Haye, Price and Fury all have a chance off winning a world title, but with theses two great brothers it’s going to be hard. As for the domestic heavyweights scene, it’s interesting with a lot of up and coming guys climbing the ranks.
Do you see yourself possibly crossing paths with either Tyson Fury or David Price at some point in the future? Do you rate them?
Who knows? Only time will tell. I rate both of them as they’re setting targets and improving each time they fight.
How did it feel to prove a point in your rematch against Edmund Gerber?
It felt good. Justice was called for as I was definitely winning the first fight. I was over the moon with the points win, especially as I had I only had 3 weeks to prepare myself.
Considering the fact that Gerber was very much the “home fighter”, were you surprised that the judges gave you the decision?
To be honest, I knew I did enough to win it, but getting the verdict over in Germany was another story. I was surprised I got it as I’ve been done over quite a few times out there.
About 8 years ago you started boxing mainly in Germany. What was the reason for wanting to base yourself there?
It all started when I was training in Germany a lot and then I fought Timo Hoffman. I was not getting enough fights over here whereas I was getting plenty of offers in Germany and it’s just been like that ever since.
You’ve sparred many more rounds with the Klitschkos than most. How invaluable an experience has it been?
Yeah, I have sparred with the Klits many times. I have learned a lot by seeing them, as well as seeing what it takes to be a world champion and to stay on top. It’s similar to when I had the pleasure of being in camp with Lennox Lewis, I never sparred Lennox, but just watching the focus and concentration was great.
With Vitali on the verge of retirement and Wladimir being in the twilight stages of his career, how do you see the division shaping up when both Klitschko brothers have moved on?

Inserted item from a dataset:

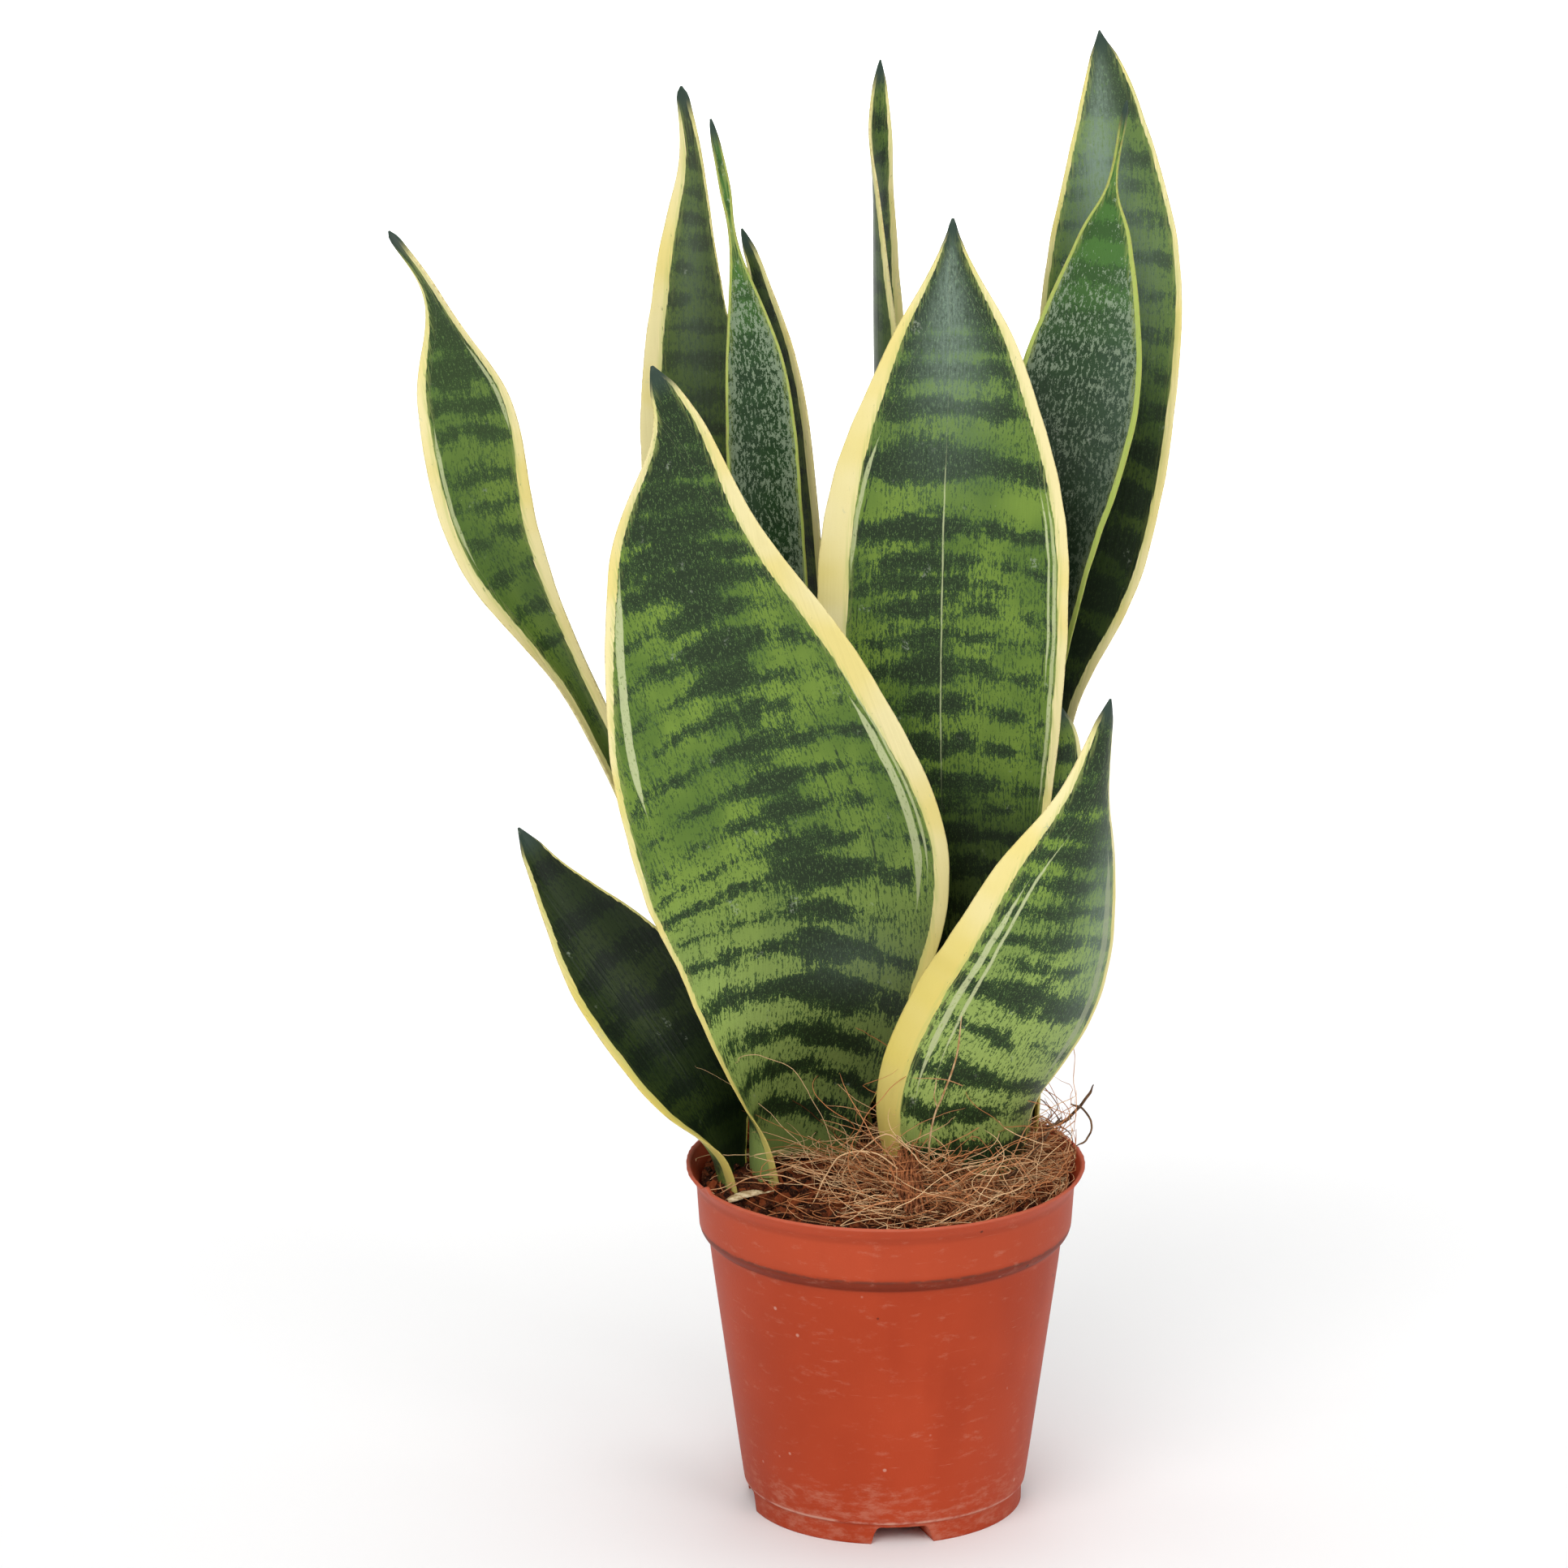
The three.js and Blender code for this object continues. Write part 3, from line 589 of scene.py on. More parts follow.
    worn = marks(0.12, 0.08, 40, 3.0, 0.6)
    scratch = p.grain(p.join(across * 0.6 + along * 1.1, along * 0.3 - across, seed), 1.0, 2.0)
    film = worn.rise(0.64, 0.74) * scratch.rise(0.48, 0.6)
    colour = p.blend(film * 0.45, colour, "abb4a0")
    sheen = film * 0.2 + 0.42 + (dust - 0.5) * 0.08
    ribs = marks(0.9, 0.012, 50)
    relief = ribs * 0.5 + clouds * 0.6 + flecks * 0.08
    return p.finish(colour, sheen, 0.22, p.bump(relief, 0.0006, 0.5))


def leaf_piece(name, seed):
    """One leaf as a fine closed shell on the same stations as its plain solid."""
    data, facing, side, along = leaf_sections(name)
    rows = len(data)
    half = data[:, 3]
    cup = np.radians(np.maximum(data[:, 5], 3))
    share = along / along[-1]
    middle = np.interp(share, *zip(*THICKNESS))
    s = np.sin(np.linspace(-np.pi / 2, np.pi / 2, COLUMNS))
    ring_s = np.concatenate([s, s[-2:0:-1]])
    front = np.concatenate([np.ones(COLUMNS), np.zeros(COLUMNS - 2)])
    points, place, pattern, edges, tip_and_light = [], [], [], [], []
    bands = leaf_bands(name, seed)
    centres = np.array([b[0] for b in bands])
    thick = np.array([b[1] for b in bands])
    for j in range(rows):
        wave = [wander(along[j] * 0.02, k * 3.1, 0.4, seed) for k in (0, 1)]
        edge_wave = np.where(ring_s < 0, wave[0], wave[1]) * ring_s ** 4 * min(half[j] / 12, 1)
        ripple = wander(along[j] * 0.11, 2.2, 5.1, seed) * 0.25
        to_tip = along[-1] - along[j]
        closing = BLUNT_TIP if name in BLUNT else FINE_TIP
        taper = math.sqrt(min(to_tip / closing + 0.02, 1))
        wide = (half[j] + ripple * min(half[j] / 10, 1)) * taper
        radius = wide / cup[j]
        angle = ring_s * cup[j]
        inward = facing[j] * np.cos(angle)[:, None] - side[j] * np.sin(angle)[:, None]
        arc = (data[j, :3] + side[j] * (radius * np.sin(angle))[:, None]
               + facing[j] * (radius * (1 - np.cos(angle)))[:, None])
        arc = arc + inward * (edge_wave * 0.9)[:, None]
        body = (EDGE + (middle[j] - EDGE) * (1 - ring_s ** 2)) * (0.35 + 0.65 * taper)
        round_off = np.sqrt(np.clip(1 - ring_s ** SHARPNESS, 0, 1))
        rim = EDGE / 2
        depth = np.where(front > 0.5, rim * (1 - round_off), rim + (body - rim) * round_off)
        points.append(arc - inward * depth[:, None])
        across = ring_s * wide
        low, high = wide + across, wide - across
        z = data[j, 2]
        bow = (across / 40) ** 2 * 6 + wander(across[0] * 0.01, z * 0.02, 1.0, seed) * 2
        gaps = thick[None, :] / 2 - abs(z + bow[:, None] - centres[None, :])
        band = np.clip(gaps.max(1), -BAND_REACH, BAND_REACH)
        band = band + table_at(DARKER.get(name, [(0, 0)]), z, 1)
        if name in SPINE:
            foot, foot_at, top, top_at, reach, strength = SPINE[name]
            at = np.interp(z, [foot, top], [foot_at, top_at])
            at = at + 3 * wander(z * 0.03, 1.0, 7.0, seed)
            strength *= 1 + 0.6 * wander(z * 0.07, 4.0, 2.0, seed)
            fade = np.interp(z, [foot - 20, foot, top, top + 25], [0, 1, 1, 0.3])
            band = band + strength * fade * np.exp(-((across - at) / reach) ** 2)
        gloom = [table_at(GLOOM[name], z, k) for k in (1, 2)]
        gloom = np.interp(ring_s, [-1, 1], gloom)
        if name not in BOTH_SHOW:
            gloom = gloom * ((1 - front) if name in OUTER_SHOWS else front)
        # painted sheen: a bluish-white reflection gathered round each listed spot
        painted_sheen = sum((amount * np.exp(-((z - mid) / reach) ** 2 - ((ring_s - at) / 0.45) ** 2)
                     for mid, reach, at, amount in PAINTED_SHEEN.get(name, [])), 0 * ring_s)
        # distance to the tip, painted sheen and painted shade, for the material
        tip_and_light.append(np.stack([np.full_like(across, to_tip), painted_sheen, gloom], 1))
        place.append(np.stack([across, np.full_like(across, along[j]), front], 1))
        edges.append(np.stack([low, high, np.full_like(across, z)], 1))
        pattern.append(np.stack([low - data[j, 6], high - data[j, 7], band], 1))
    ring = len(ring_s)
    points = np.concatenate(points)
    faces = grid(rows, ring)
    for row, flip in ((0, True), (rows - 1, False)):
        first = row * ring
        for k in range(COLUMNS - 1):
            a, b = first + k, first + k + 1
            c, d = first + (ring - k - 1) % ring, first + (ring - k) % ring
            quad = [a, b, c, d] if k else [a, b, c]
            if k == COLUMNS - 2:
                quad = [a, b, d]
            quad = list(dict.fromkeys(quad))
            faces.append(tuple(quad[::-1]) if flip else tuple(quad))
    young = name in YOUNG
    material = leaf_material(name, young)
    piece = make_piece(name + "_blade", points, faces, material, [name])
    carry(piece, "leaf_place", np.concatenate(place))
    carry(piece, "leaf_pattern", np.concatenate(pattern))
    carry(piece, "leaf_edges", np.concatenate(edges))
    carry(piece, "leaf_tip_and_light", np.concatenate(tip_and_light))
    return piece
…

Well, what you will see is a lot of belts swapping hands once they retire from the game. I just can’t see a heavyweight right now holding on to everything. The Klitschkos have been amazing.
Having been a victim of a few robberies, have you ever felt disillusioned to the point of it making you question your future in the sport?
Yes, it has made me question things. Bad decisions are what brings the sport down. It’s already a struggle, so they need to stop. A lot of people just get fed up and angry.
How many your losses have come at short notice? With hindsight, are you adamant that the outcomes would have been different if you had decent preparation time?
If I had the right amount of time too get ready for the fights I took at short notice, the fights would have been very different! As for the end results though, if they went to points I would have still get robbed. You all know the score!
You’ve often said that you prefer to fight taller opponents! Whys that?
That’s right, I always do well with taller opponents. It’s easier punching up than down and when you have a tall, big unit in front of you, there’s a lot of body to hit. Everyone’s different, but it suits me.
With talk of you possibly getting to meet a very accomplished up-and-comer in Robert Helenius in your next fight, are you relishing the opportunity to test this prospect and prove that you still have plenty left in the tank?
Look, I am like wine, getting better and stronger with age. I have been there, done that, I am a very experienced fighter. There’s nothing he can bring or show me that’s different. My experience will shine through, I have plenty in the tank to be able to win .
How much would it mean to have another shot at the EBU title?
To win the EBU will mean a lot to me as it will make me eligible for a World title shot. It would mean everything to me as I have not had an easy career; I have had a hard, bumpy rollercoaster of a career.
Having won various titles and after campaigning at championship level for so long, what remaining goals and ambitions do you have?
The EBU & World titles. What a Rocky story that would be!
If you had to pick 3 highlights which define your career, which would they be?
That’s a tricky one since there are fights out there that I won but I didn’t get the nod! I’ll just say winning the British & Commonwealth titles, my first fight with Timo Hoffmann and winning the European Union title. Could pick more but you said 3!
When you eventually hang up the gloves, do you see yourself still being involved with the sport in some capacity, and if so, what role(s)?
Yes, for sure. I will be a 1-to-1 fitness trainer, and I will also train kids, teens and boxers.
If you could have shared the ring with anyone from any era, who would it have been and why?
Ummm, there are plenty I wish I could have shared the ring, but if I had to pick one it would be Iron Mike Tyson. Not that I would have beaten him, because in his day he beats everyone in my eyes. I am sure as many agree as those who disagree, but in my eyes he was the best.
Any boxing-related regrets?
Taking fights at short notice is one of them . There many more, but what’s the point going in to it as what’s done is done. We can’t turn back the clocks, the key is to move forward and learn from your past.
Message to fans and/or critics?
Message to my fans, you’re great and I love ya loads. Thanks for all your great support throughout my long career. There’s plenty more to come yet! For my critics, keep up with your criticising as I never read or hear any of it. Don’t have time for the negative!